BEGIN DATA BLOCK
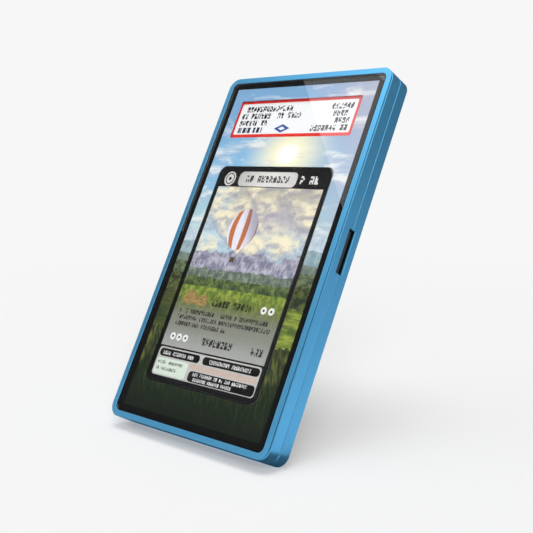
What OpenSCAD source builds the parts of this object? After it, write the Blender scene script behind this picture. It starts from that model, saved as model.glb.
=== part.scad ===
// Magnetic display case for one graded trading card.
// Two anodised frames close round a clear slab that holds the card. Each frame carries a clear window.
// X runs across the case, Y from the front face to the rear face, Z up. The origin is at the middle
// of the bottom edge. Depths in this file are counted in millimetres behind the front face.

/* [Slab] */
// Width of the clear slab that the case is made for
slab_w = 81; // [78:0.5:88]
// Thickness of the slab
slab_t = 6; // [5.5:0.1:7.5]
// Radius of the slab's corners
slab_r = 3; // [2.5:0.25:4]
// Thickness of each clear face of the slab
slab_face = 1; // [0.8:0.1:1.5]
// Width of the slab's solid rim
slab_rim = 1.6; // [1.2:0.1:2]
// Clear space between the slab's shells and the mat inside them
mat_gap = 0.1; // [0.05:0.05:0.2]
// Bevel round the slab's outer edges
slab_bevel = 0.4; // [0.2:0.1:0.6]
// Width of the mat's ledge under the edge of the card and of the label
mat_ledge = 1.8; // [1:0.1:2.5]

/* [Card and label] */
// Width of the card
card_w = 63; // [60:0.1:66]
// Height of the card
card_h = 96.5; // [88:0.5:99]
// Thickness of the card
card_t = 0.35; // [0.3:0.05:0.6]
// Radius of the card's corners
card_r = 3; // [2:0.25:4]
// Height of the card's lower edge above the slab's lower edge
card_low = 10.9; // [8:0.1:14]
// Width of the grade label
label_w = 68; // [64:0.1:70]
// Height of the grade label
label_h = 18.4; // [16:0.1:19]
// Thickness of the grade label
label_t = 0.3; // [0.2:0.05:0.5]
// Radius of the label's corners
label_r = 1.2; // [0.5:0.1:2]
// Distance from the card's upper edge up to the label's lower edge
label_gap = 14.1; // [8:0.1:18]
// Distance from the label's upper edge up to the slab's upper edge
label_top = 3.1; // [3:0.1:6]
// How far the card and the label lie to the left of the slab's middle
contents_left = 0.8; // [0:0.1:1.5]
// Clear space between the card or label and the side of its recess in the mat
recess_play = 0.15; // [0.1:0.05:0.2]

/* [Frames] */
// Thickness of the long side walls
side_wall = 3.5; // [3.2:0.1:4.6]
// Thickness of the top and bottom walls, which hold the magnets
end_wall = 6.75; // [6.5:0.05:9]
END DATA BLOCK
→ **WHAT THIS TASK INVOLVES**
Find the lines containing "that" and list every one of them.

→ **WRITTEN ANSWER**
What OpenSCAD source builds the parts of this object? After it, write the Blender scene script behind this picture. It starts from that model, saved as model.glb.
// Two anodised frames close round a clear slab that holds the card. Each frame carries a clear window.
// Width of the clear slab that the case is made for